Yep.


HLM

“As democracy is perfected, the office of president represents, more and more closely, the inner soul of the people. On some great and glorious day the plain folks of the land will reach their heart’s desire at last and the White House will be adorned by a downright moron.” — H. L. Mencken.

Comments

  1. says

    Unfortunately, no. I find myself firmly back in shock again, and wondering if I’ll be able to get out of here in 3 years.

  2. AlexanderZ says

    rq #1
    H. L. Mencken was a Nietzschean racist militarist with fascistic tendencies, so I don’t think he would have even wanted to climb out of this particular hole.

  3. says

    Mencken is long dead, his politics hardly matter. The point is the quote in particular is on point to the current situation.

  4. Saad says

    I love that quote, but many of these pictures going around are not accurate (your text part is the correct version). A while back I decided to research it a little bit because something about the “narcissistic” part didn’t feel right to me. It felt a little too applicable to Cheeto Benito. Turns out they have indeed been altered to add some words at the end.

    The quote comes from an article Mencken wrote in the Baltimore Sun in 1920 called Bayard vs Lionheart. It was later reprinted in his book On Politics. You can see the actual quote at the bottom of page 21 here.

    Here is the quote with the preceding paragraph for more context:

    The larger the mob, the harder the test. In small areas, before small electorates, a first-rate man occasionally fights his way through, carrying even the mob with him by force of his personality. But when the field is nationwide, and the fight must be waged chiefly at second and third hand, and the force of personality cannot so readily make itself felt, then all the odds are on the man who is, intrinsically, the most devious and mediocre — the man who can most easily adeptly disperse the notion that his mind is a virtual vacuum.

    The Presidency tends, year by year, to go to such men. As democracy is perfected, the office represents, more and more closely, the inner soul of the people. We move toward a lofty ideal. On some great and glorious day the plain folks of the land will reach their heart’s desire at last, and the White House will be adorned by a downright moron.

  5. says

    Saad, yep, I checked the quote before posting, Snopes has an entry on it, with the full text, and notes, of course, that Mencken wrote this long before the current ability of candidates to reach mass amounts of people. That’s the why the actual text is included.

  6. AlexanderZ says

    Caine #4
    The point of the quote, which is inseparable from Mencken’s ideology, was that democracy is fundamentally broken form of government. That the more you have of it the more foolish, narcissistic and moronic the elected leadership becomes.

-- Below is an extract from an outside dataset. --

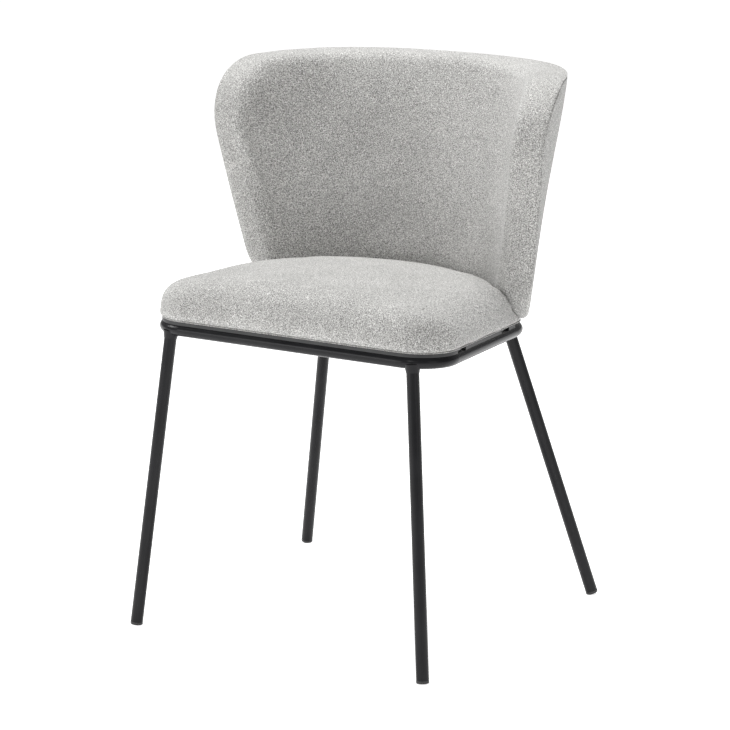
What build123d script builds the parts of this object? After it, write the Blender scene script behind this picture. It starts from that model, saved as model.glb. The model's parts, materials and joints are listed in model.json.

    Think for a moment what that means in this time:
    1. You’re basically saying that Trump was democratically elected, despite the elections not being fully free due to voter suppression, and not fully lawful due to his electors not residing in their voting regions.
    2. That Trump represents the purest will of the people, despite the majority of the people voting against him.
    3. That his rise to power represents the “perfection of democracy” rather than its subversion by corporate interests through Citizens United, racist voter suppression, corrupt gerrymandering and a democratic system so archaic that almost no other modern democracy uses it.
    4. That Trump represents the will of the “plain folks of the land” when time and time again it is proven that his voter base is on average more wealthy than the median USian.

  7. rq says

    AlexanderZ
    Well, it’s not just Mencken’s ideas I would like to hear, but thank you for the additional information. While the quote on its own doesn’t change relevancy, that does add a certain spin.

  8. AlexanderZ says

    Thanks, rq.

    I want to underline my problem with this quote: When democracy fails us and an asshole takes absolute power it’s very tempting to look for quotes of people who decried democracy in the first place. However, not only their “solutions” were identical to or even worse than the result of failed democracy, they were also very very wrong.
    Failures of democracies are rarely the result of a procedural failure, a type of logical conclusion to the democratic process, but rather because the democratic institutions and the democratic process were undermined to great extent.

    Whether that’s a problem integral to all democracies or that certain democratic societies are more prone to it than others is a rather large issue, and not one that many (certainly not me) could fully research.
    Regardless, the quote has it backwards -- the problem isn’t too much democracy, but too little!